__Objective__: Extract, word for word, every line from the one containing "const shank = rod(0.7, 3.2, 12).rotate([0, 0, 90]);" through the one containing "imported = [obj", with both end lines kept.
● ● ●
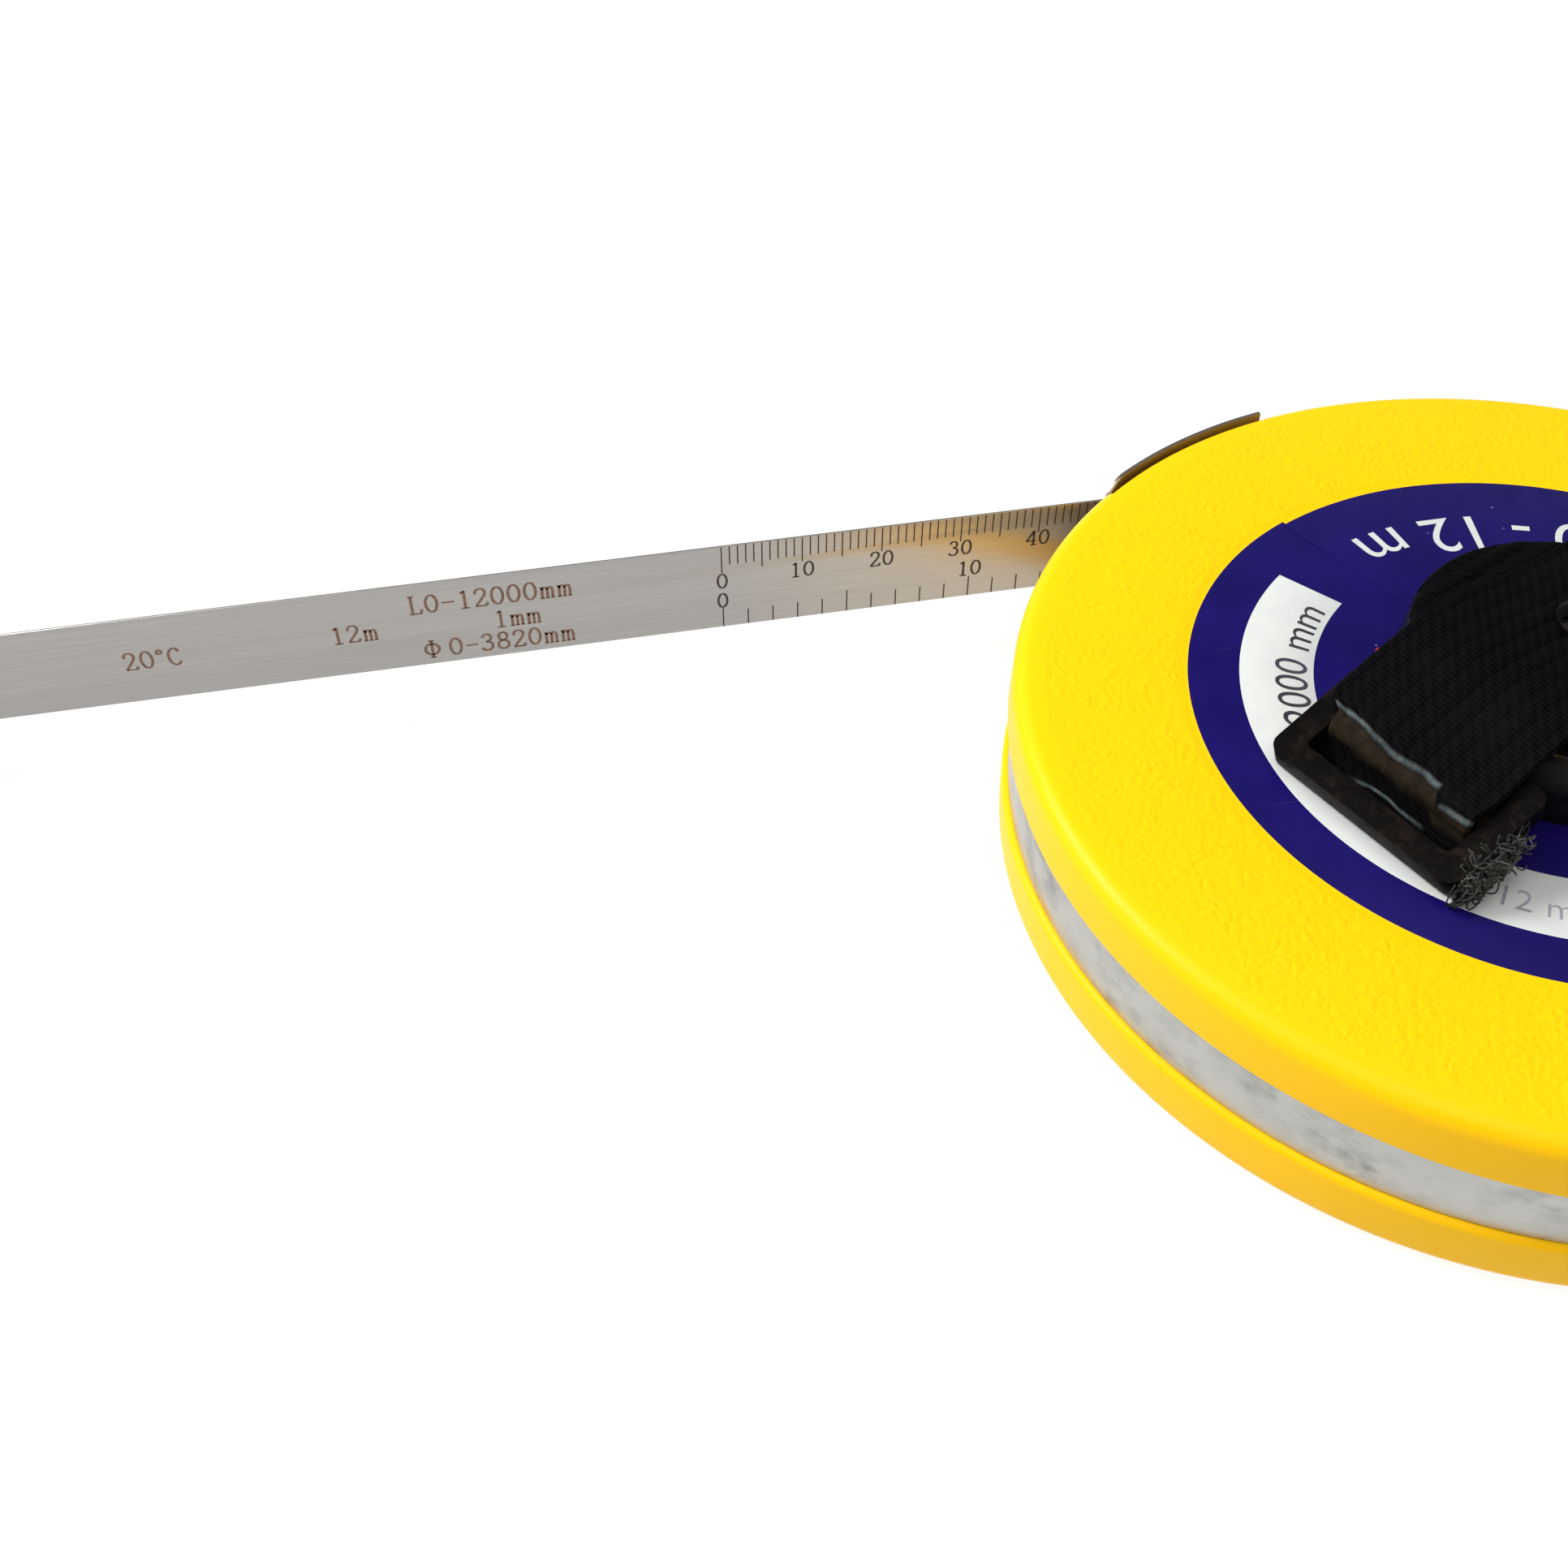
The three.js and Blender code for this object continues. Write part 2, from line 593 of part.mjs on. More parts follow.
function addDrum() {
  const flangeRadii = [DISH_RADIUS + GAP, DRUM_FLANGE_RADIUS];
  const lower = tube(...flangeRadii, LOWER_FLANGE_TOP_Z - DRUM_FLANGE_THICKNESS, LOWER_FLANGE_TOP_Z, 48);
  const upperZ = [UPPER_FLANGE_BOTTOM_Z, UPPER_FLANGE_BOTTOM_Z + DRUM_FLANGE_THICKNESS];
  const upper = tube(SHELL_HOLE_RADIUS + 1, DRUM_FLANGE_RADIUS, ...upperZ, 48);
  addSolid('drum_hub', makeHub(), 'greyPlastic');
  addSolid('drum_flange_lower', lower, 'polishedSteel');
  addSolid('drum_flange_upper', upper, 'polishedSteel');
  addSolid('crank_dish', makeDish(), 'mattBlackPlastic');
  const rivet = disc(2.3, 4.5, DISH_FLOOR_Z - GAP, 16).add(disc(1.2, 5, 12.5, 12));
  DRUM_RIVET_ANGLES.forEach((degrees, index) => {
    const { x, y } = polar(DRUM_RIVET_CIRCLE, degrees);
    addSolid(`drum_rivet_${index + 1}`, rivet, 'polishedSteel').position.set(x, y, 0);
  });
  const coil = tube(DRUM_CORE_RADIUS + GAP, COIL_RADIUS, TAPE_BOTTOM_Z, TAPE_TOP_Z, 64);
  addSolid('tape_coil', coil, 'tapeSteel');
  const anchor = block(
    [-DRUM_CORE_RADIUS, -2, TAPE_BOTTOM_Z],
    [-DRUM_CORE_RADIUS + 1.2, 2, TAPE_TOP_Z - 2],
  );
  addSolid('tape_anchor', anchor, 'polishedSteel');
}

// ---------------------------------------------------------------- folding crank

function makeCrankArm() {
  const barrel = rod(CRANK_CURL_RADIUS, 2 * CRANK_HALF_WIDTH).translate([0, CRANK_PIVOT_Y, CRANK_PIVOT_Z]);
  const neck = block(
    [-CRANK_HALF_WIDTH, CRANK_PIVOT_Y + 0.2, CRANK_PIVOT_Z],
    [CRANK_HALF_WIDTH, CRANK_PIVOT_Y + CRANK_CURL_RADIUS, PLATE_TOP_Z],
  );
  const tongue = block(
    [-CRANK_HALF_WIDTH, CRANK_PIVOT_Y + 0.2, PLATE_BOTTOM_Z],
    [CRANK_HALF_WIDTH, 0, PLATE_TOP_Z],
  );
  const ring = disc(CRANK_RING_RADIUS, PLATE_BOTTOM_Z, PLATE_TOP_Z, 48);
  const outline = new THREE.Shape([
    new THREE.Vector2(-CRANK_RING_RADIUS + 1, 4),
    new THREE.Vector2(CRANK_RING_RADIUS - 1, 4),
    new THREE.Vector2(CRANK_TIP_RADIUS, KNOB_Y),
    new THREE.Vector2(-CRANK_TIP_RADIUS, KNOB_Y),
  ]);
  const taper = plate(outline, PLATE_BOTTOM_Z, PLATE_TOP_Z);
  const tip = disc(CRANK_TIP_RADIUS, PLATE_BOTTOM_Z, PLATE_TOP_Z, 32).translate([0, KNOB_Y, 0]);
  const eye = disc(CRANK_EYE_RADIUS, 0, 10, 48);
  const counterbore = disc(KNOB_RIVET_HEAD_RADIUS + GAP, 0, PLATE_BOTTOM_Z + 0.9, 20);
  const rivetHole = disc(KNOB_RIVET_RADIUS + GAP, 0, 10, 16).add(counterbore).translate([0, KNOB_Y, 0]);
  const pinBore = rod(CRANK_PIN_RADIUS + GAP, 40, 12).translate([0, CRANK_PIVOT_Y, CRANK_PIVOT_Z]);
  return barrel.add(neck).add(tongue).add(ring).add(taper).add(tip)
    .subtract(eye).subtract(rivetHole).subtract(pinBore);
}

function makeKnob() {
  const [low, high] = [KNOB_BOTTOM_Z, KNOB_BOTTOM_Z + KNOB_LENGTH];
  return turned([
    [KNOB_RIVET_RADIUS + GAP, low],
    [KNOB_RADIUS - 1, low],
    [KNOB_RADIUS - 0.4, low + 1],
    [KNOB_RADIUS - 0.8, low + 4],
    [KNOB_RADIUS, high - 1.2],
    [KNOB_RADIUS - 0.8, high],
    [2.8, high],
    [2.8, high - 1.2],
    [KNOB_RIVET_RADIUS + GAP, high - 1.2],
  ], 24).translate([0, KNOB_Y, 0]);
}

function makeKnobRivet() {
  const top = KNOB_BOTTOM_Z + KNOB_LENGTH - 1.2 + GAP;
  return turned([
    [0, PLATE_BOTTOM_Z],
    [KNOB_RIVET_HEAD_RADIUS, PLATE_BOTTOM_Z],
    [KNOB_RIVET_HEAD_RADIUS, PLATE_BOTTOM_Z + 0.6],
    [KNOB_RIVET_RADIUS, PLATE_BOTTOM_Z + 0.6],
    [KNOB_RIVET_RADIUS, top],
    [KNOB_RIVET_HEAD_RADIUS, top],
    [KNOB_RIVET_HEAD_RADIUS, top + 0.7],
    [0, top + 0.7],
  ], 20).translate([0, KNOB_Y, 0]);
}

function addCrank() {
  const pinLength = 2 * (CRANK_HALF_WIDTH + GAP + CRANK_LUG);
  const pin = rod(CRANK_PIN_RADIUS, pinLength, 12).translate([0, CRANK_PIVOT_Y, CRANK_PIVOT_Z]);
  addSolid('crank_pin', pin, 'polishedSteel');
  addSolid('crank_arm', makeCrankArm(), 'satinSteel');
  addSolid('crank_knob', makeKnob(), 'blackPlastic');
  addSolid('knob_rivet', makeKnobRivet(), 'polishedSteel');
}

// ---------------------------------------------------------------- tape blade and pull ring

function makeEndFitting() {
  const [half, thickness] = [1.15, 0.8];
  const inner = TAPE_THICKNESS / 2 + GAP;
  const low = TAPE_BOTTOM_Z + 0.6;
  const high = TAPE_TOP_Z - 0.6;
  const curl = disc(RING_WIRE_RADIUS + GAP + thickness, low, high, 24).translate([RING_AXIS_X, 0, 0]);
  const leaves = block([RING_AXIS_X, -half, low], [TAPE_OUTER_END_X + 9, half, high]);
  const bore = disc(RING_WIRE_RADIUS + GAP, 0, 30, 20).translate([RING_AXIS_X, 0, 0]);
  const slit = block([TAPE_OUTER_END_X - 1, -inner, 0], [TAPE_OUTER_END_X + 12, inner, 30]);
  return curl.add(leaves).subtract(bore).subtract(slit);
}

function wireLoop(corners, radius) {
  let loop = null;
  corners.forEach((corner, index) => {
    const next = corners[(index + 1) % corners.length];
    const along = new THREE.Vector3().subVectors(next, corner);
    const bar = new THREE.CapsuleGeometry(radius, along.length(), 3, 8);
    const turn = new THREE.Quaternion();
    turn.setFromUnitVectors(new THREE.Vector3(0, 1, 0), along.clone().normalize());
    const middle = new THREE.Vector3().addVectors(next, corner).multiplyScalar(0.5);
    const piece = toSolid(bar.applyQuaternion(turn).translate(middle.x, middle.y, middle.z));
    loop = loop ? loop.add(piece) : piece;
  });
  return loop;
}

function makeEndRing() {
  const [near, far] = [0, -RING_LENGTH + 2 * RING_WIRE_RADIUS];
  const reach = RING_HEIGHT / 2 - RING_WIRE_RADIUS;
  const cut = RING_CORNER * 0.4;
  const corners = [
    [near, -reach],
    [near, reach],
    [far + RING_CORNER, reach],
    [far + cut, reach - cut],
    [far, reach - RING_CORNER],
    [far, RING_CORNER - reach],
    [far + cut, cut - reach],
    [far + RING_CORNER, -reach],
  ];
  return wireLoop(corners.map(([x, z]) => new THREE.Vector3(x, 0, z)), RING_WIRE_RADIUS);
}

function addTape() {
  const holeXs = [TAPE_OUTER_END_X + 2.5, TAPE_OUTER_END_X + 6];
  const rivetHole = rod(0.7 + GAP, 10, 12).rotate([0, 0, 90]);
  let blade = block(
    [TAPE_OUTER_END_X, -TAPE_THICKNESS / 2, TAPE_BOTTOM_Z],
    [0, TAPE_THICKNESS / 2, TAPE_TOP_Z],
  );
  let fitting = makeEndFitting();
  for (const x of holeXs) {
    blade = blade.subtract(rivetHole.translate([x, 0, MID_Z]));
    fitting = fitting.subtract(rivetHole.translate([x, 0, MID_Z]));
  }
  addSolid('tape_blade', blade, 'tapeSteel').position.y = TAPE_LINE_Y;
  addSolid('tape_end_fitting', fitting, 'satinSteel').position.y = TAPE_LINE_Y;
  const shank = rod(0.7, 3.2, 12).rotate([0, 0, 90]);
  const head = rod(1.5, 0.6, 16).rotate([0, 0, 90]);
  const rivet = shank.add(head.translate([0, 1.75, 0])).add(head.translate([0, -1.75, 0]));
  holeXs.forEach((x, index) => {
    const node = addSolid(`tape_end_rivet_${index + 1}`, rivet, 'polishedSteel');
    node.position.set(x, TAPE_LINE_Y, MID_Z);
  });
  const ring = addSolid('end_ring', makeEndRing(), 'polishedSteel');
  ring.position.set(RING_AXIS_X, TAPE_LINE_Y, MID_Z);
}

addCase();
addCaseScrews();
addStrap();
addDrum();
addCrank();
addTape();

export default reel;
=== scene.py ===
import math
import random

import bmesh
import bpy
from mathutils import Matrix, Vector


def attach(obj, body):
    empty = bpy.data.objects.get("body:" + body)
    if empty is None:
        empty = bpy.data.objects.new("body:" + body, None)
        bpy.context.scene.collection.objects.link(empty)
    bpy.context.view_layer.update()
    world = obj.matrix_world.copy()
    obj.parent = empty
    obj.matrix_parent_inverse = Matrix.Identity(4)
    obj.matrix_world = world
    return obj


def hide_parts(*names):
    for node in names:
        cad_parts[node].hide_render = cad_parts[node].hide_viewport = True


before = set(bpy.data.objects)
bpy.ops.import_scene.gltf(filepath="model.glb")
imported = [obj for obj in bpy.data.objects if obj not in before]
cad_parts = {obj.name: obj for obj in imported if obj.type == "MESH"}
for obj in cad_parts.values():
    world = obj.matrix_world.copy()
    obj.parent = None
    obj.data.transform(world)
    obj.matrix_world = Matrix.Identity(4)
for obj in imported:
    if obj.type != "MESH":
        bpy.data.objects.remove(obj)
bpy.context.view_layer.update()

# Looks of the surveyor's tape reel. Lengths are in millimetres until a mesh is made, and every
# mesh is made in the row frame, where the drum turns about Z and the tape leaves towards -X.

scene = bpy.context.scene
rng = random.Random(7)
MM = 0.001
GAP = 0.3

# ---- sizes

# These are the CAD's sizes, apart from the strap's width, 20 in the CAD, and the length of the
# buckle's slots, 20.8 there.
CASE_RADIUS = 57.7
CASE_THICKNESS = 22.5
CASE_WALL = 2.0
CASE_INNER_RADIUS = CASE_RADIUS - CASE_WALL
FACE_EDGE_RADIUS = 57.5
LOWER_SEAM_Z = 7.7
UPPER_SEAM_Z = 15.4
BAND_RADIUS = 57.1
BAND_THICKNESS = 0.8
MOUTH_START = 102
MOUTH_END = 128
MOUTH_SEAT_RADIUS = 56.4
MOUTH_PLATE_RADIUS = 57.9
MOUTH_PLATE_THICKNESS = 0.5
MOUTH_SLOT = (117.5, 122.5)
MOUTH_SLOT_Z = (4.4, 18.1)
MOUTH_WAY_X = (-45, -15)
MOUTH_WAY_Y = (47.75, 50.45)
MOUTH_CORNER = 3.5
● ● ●
__Right answer__:
  const shank = rod(0.7, 3.2, 12).rotate([0, 0, 90]);
  const head = rod(1.5, 0.6, 16).rotate([0, 0, 90]);
  const rivet = shank.add(head.translate([0, 1.75, 0])).add(head.translate([0, -1.75, 0]));
  holeXs.forEach((x, index) => {
    const node = addSolid(`tape_end_rivet_${index + 1}`, rivet, 'polishedSteel');
    node.position.set(x, TAPE_LINE_Y, MID_Z);
  });
  const ring = addSolid('end_ring', makeEndRing(), 'polishedSteel');
  ring.position.set(RING_AXIS_X, TAPE_LINE_Y, MID_Z);
}

addCase();
addCaseScrews();
addStrap();
addDrum();
addCrank();
addTape();

export default reel;
=== scene.py ===
import math
import random

import bmesh
import bpy
from mathutils import Matrix, Vector


def attach(obj, body):
    empty = bpy.data.objects.get("body:" + body)
    if empty is None:
        empty = bpy.data.objects.new("body:" + body, None)
        bpy.context.scene.collection.objects.link(empty)
    bpy.context.view_layer.update()
    world = obj.matrix_world.copy()
    obj.parent = empty
    obj.matrix_parent_inverse = Matrix.Identity(4)
    obj.matrix_world = world
    return obj


def hide_parts(*names):
    for node in names:
        cad_parts[node].hide_render = cad_parts[node].hide_viewport = True


before = set(bpy.data.objects)
bpy.ops.import_scene.gltf(filepath="model.glb")
imported = [obj for obj in bpy.data.objects if obj not in before]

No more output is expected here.